One of the most striking features of these walks is the persistent sound of construction and maintenance. UVA is rarely peaceful-sounding, at least during the day. We end up talking about how different the sonic experience of Grounds is compared to the idyllic images on UVA’s website and other marketing materials. Those images project a sense of quiet and calm, but a lot of disruptive noise is necessary for maintaining the well-manicured lawns and historic buildings.

We also talk about how the most concentrated areas of construction noise can tell us about where the University is investing money, or about what it values most at a given moment in time.

Q: What originally drew you to your field?

A: I was drawn to the field of writing and rhetoric because it’s so capacious and interdisciplinary. It encompasses a wide range of scholarly areas, which I find exciting.

Most of all, though, I love that my field takes pedagogy seriously. Teaching matters in my field, and that is reflected in scholarship and practice. Not many disciplines can claim that.

Q: Over the course of your career, have you noticed any changes in your field? How has it evolved? Where do you see it going?

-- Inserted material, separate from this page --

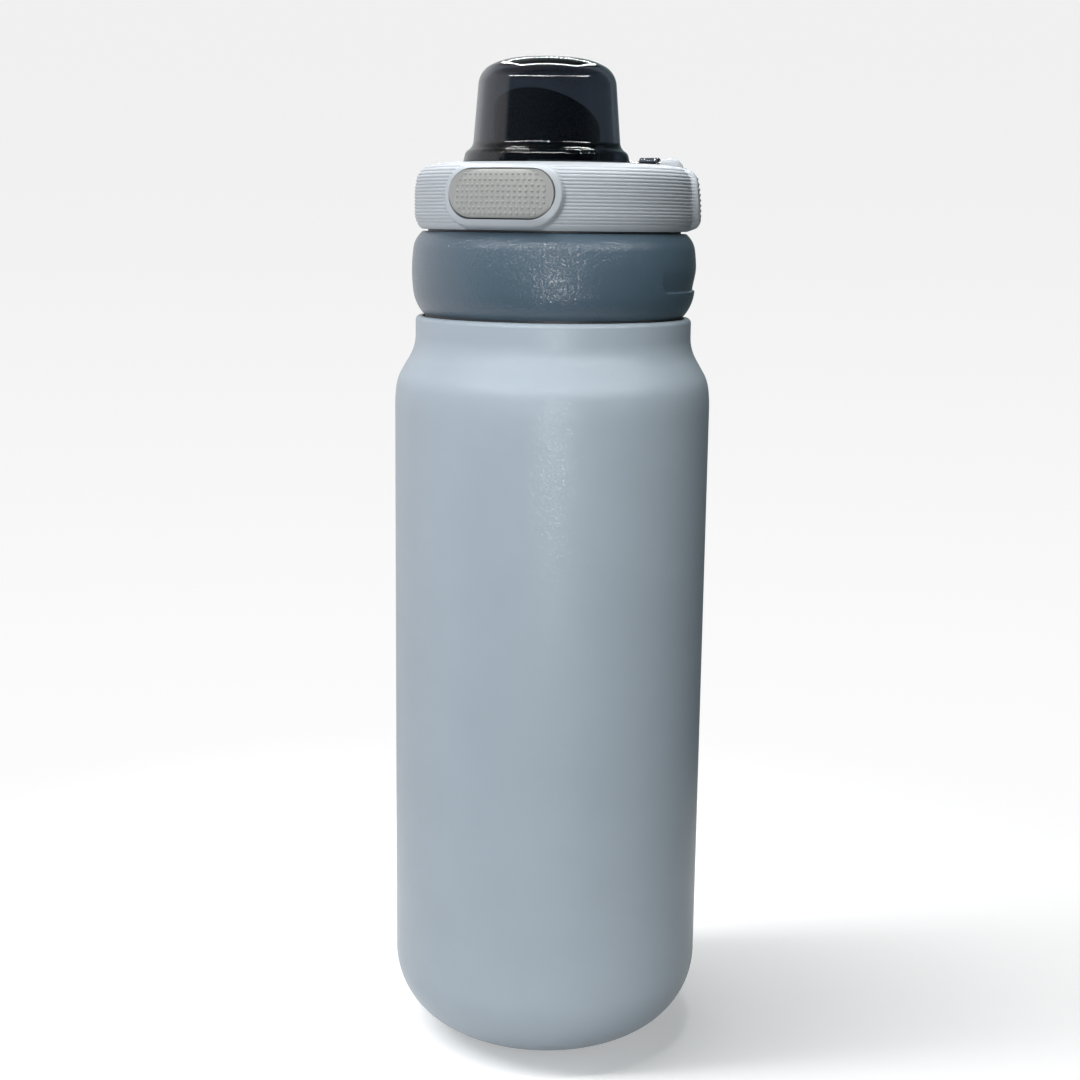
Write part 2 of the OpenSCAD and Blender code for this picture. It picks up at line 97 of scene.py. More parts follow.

A: When I was a graduate student, teaching students to produce digital media was not as widely accepted. I think people now recognize the importance and relevance of teaching students to produce projects that go beyond written language alone.

Q: What’s one of the most rewarding aspects of your job?

A: I love working with and mentoring students, both undergraduate and graduate. Teaching is by far the most rewarding part of my job because I get to see students grow and evolve as thinkers and authors. I’m always inspired by students’ creative approaches to digital projects and their willingness to try things that they’ve never done before. I learn a lot from my students.